The problem → The lines below are to be quoted exactly, from the first through the one that contains "return Plane(origin=(side_door_x +".

====

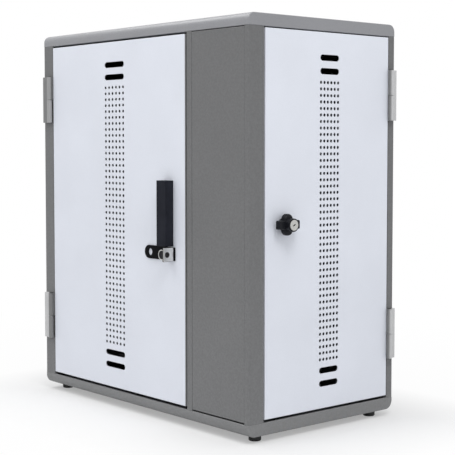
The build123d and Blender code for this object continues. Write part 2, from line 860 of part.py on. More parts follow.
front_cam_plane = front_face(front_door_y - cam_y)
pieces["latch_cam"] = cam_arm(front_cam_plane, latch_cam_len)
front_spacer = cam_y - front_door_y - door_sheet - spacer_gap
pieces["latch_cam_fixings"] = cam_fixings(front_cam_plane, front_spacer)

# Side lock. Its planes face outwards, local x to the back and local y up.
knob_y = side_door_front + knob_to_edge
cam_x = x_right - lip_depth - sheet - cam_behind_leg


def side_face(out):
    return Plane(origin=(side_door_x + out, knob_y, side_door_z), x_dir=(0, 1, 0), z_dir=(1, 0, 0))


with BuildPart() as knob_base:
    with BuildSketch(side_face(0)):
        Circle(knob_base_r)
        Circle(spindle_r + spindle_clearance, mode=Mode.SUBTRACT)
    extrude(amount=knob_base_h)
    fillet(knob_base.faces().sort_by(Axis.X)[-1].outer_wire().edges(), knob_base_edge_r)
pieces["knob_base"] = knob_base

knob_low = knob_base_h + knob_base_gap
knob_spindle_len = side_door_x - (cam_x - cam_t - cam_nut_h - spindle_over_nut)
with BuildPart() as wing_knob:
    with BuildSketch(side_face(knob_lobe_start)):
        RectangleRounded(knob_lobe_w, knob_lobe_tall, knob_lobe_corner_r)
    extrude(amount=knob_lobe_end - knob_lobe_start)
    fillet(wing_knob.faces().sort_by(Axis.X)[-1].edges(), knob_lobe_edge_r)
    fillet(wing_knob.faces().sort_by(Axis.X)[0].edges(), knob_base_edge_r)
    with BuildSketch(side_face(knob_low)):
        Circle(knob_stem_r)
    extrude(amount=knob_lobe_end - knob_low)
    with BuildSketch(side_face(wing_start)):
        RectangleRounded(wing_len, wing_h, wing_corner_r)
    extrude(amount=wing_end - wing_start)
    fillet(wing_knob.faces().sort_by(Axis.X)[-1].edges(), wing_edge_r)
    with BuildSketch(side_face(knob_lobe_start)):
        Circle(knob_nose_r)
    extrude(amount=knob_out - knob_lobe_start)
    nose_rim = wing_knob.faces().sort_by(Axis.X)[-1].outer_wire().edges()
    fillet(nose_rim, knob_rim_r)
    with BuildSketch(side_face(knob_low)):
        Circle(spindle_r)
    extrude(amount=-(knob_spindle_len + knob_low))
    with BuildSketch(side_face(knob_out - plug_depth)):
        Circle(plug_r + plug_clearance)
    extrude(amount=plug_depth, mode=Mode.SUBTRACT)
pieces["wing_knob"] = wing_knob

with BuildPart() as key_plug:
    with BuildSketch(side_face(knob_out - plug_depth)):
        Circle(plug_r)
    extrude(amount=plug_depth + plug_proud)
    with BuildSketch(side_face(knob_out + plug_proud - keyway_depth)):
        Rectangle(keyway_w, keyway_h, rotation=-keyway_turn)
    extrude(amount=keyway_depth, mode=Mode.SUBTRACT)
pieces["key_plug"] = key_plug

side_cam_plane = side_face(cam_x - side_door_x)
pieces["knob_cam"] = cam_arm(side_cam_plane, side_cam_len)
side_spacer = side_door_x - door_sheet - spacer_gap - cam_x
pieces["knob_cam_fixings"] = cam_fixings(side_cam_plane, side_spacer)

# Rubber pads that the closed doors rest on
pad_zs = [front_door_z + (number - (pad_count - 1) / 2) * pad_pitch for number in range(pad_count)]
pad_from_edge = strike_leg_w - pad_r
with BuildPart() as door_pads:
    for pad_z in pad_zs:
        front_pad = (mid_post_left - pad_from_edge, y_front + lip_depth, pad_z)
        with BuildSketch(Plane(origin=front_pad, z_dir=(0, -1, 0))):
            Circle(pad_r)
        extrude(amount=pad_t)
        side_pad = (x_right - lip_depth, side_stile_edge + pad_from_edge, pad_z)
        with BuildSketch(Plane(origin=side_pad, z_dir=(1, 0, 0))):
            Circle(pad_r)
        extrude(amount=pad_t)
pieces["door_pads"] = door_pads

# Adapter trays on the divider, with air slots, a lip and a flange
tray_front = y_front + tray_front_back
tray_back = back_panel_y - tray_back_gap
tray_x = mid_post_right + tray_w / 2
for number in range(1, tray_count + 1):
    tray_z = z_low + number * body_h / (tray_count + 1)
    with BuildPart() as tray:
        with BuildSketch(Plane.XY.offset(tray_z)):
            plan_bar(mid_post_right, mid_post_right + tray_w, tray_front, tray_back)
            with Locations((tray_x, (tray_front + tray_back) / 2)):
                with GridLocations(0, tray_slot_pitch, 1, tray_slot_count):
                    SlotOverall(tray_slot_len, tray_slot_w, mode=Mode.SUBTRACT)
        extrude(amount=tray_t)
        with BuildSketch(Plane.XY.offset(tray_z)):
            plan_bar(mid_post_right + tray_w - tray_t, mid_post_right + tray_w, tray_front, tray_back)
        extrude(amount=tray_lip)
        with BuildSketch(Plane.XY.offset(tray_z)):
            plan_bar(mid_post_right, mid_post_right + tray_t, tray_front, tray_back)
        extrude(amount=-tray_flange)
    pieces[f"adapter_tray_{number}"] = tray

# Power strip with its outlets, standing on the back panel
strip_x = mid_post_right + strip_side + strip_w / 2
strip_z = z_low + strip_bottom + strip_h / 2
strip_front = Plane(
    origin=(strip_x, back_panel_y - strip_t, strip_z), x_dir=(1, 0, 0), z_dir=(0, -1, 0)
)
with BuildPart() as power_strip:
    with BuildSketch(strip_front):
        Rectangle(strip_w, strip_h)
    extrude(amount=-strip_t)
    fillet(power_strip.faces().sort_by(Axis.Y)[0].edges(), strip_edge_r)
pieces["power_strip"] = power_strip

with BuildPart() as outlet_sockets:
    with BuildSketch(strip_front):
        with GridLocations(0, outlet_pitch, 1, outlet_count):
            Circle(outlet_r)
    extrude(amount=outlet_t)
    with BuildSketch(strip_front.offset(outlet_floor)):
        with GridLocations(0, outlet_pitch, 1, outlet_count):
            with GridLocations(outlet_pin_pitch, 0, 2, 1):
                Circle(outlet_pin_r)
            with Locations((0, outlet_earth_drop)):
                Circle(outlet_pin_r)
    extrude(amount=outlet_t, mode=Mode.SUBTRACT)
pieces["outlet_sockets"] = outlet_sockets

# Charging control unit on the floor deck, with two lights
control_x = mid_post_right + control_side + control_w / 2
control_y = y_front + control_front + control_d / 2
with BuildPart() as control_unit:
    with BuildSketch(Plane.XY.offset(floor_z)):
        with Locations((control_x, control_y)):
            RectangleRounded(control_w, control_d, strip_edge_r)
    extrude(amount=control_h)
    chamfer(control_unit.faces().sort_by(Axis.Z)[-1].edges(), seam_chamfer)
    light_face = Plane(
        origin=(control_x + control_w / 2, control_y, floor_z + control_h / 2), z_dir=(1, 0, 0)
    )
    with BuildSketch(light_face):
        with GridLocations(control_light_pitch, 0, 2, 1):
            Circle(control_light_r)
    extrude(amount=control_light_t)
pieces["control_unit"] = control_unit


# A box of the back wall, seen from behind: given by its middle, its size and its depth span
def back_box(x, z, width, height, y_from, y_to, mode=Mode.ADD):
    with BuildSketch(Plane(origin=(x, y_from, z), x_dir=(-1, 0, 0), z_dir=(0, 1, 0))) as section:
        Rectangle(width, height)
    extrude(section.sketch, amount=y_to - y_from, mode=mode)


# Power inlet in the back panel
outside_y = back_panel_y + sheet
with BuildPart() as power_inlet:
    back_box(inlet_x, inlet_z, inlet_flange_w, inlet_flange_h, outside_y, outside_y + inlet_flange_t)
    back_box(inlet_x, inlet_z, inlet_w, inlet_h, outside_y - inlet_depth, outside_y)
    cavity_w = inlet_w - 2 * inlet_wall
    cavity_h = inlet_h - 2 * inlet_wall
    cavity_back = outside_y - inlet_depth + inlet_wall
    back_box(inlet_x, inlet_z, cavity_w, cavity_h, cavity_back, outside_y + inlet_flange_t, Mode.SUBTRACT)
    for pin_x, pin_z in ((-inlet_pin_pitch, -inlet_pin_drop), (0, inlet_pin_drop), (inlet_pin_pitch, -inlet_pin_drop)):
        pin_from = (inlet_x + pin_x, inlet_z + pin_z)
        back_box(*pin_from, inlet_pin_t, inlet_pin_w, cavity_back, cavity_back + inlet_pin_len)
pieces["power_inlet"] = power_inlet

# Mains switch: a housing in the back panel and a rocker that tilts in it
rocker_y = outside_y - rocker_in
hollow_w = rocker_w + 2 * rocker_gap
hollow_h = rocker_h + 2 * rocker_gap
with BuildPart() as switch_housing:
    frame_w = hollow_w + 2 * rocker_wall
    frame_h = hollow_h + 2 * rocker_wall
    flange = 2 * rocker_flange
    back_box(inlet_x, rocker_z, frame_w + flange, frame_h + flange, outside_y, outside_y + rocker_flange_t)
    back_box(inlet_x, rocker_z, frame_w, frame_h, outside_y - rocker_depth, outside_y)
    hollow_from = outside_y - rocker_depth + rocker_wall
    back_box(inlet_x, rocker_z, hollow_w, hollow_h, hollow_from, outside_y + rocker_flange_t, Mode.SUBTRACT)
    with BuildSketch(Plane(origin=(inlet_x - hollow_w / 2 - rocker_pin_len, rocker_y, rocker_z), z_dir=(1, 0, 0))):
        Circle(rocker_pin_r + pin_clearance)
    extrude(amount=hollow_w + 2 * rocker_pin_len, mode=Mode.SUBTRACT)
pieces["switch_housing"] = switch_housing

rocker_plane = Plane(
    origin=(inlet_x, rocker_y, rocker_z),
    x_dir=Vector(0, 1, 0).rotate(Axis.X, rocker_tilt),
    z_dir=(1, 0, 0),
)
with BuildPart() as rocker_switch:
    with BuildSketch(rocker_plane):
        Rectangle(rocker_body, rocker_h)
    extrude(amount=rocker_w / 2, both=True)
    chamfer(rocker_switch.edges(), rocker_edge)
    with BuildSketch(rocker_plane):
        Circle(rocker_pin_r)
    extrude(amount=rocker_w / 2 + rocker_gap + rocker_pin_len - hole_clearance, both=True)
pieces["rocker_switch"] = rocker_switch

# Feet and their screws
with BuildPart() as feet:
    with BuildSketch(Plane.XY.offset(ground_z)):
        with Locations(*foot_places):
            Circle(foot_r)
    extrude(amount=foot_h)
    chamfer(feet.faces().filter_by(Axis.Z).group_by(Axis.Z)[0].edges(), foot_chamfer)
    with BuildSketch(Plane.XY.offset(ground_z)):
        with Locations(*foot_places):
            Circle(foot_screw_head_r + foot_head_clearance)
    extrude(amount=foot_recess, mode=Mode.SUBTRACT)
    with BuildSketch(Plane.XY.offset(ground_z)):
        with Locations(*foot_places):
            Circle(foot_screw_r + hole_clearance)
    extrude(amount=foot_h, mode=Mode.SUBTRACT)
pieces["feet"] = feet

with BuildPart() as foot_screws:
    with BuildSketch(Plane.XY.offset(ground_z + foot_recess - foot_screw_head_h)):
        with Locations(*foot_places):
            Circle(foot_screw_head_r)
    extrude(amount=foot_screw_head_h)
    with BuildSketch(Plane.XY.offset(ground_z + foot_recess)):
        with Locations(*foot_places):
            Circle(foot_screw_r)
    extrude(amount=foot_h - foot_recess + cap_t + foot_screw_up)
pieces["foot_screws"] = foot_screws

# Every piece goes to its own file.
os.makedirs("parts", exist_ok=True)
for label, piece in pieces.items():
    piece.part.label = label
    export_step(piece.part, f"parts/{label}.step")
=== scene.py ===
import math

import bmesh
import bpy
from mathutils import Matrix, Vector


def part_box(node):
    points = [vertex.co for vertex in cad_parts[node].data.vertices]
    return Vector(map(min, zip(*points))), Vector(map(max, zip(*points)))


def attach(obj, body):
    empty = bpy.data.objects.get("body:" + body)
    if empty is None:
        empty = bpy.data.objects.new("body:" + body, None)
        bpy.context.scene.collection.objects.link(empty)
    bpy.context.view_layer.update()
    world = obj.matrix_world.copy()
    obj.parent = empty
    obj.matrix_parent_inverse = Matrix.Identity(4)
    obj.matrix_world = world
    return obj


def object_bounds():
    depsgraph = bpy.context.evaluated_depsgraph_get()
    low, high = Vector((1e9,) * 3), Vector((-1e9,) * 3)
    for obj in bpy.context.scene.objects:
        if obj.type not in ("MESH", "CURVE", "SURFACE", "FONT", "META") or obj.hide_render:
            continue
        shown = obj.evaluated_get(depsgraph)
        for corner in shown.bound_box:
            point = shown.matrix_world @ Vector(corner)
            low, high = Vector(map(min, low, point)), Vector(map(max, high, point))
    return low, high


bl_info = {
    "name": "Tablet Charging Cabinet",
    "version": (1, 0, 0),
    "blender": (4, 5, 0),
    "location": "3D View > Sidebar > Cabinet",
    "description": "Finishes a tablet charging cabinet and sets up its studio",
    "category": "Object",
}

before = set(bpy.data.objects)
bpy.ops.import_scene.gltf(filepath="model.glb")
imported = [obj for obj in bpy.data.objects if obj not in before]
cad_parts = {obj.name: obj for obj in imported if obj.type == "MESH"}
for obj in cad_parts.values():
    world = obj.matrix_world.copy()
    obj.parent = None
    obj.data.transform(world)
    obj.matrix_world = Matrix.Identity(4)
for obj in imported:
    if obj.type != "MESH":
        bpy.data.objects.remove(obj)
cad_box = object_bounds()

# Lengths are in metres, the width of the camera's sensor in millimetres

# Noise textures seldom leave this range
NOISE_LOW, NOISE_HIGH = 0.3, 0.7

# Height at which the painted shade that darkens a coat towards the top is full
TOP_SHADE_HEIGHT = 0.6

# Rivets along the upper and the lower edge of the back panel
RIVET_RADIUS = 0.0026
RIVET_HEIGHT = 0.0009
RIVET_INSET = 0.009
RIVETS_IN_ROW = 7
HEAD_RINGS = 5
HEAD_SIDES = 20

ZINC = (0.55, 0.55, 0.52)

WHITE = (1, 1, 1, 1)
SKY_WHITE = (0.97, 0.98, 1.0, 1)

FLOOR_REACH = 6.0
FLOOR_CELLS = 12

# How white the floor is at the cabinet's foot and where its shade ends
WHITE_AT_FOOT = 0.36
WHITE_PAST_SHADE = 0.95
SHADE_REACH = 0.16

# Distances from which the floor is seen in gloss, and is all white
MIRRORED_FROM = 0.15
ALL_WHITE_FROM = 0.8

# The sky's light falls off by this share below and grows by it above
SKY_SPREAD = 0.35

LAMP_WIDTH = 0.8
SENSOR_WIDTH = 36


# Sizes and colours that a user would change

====

Full response →
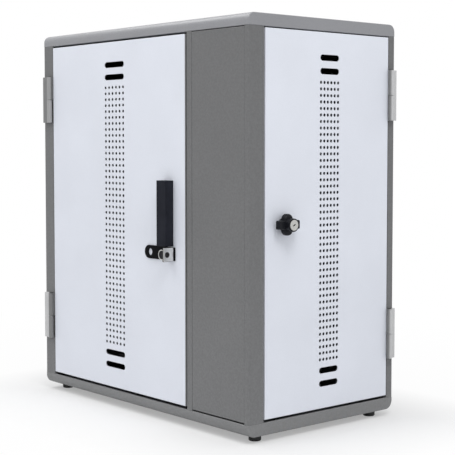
The build123d and Blender code for this object continues. Write part 2, from line 860 of part.py on. More parts follow.
front_cam_plane = front_face(front_door_y - cam_y)
pieces["latch_cam"] = cam_arm(front_cam_plane, latch_cam_len)
front_spacer = cam_y - front_door_y - door_sheet - spacer_gap
pieces["latch_cam_fixings"] = cam_fixings(front_cam_plane, front_spacer)

# Side lock. Its planes face outwards, local x to the back and local y up.
knob_y = side_door_front + knob_to_edge
cam_x = x_right - lip_depth - sheet - cam_behind_leg


def side_face(out):
    return Plane(origin=(side_door_x + out, knob_y, side_door_z), x_dir=(0, 1, 0), z_dir=(1, 0, 0))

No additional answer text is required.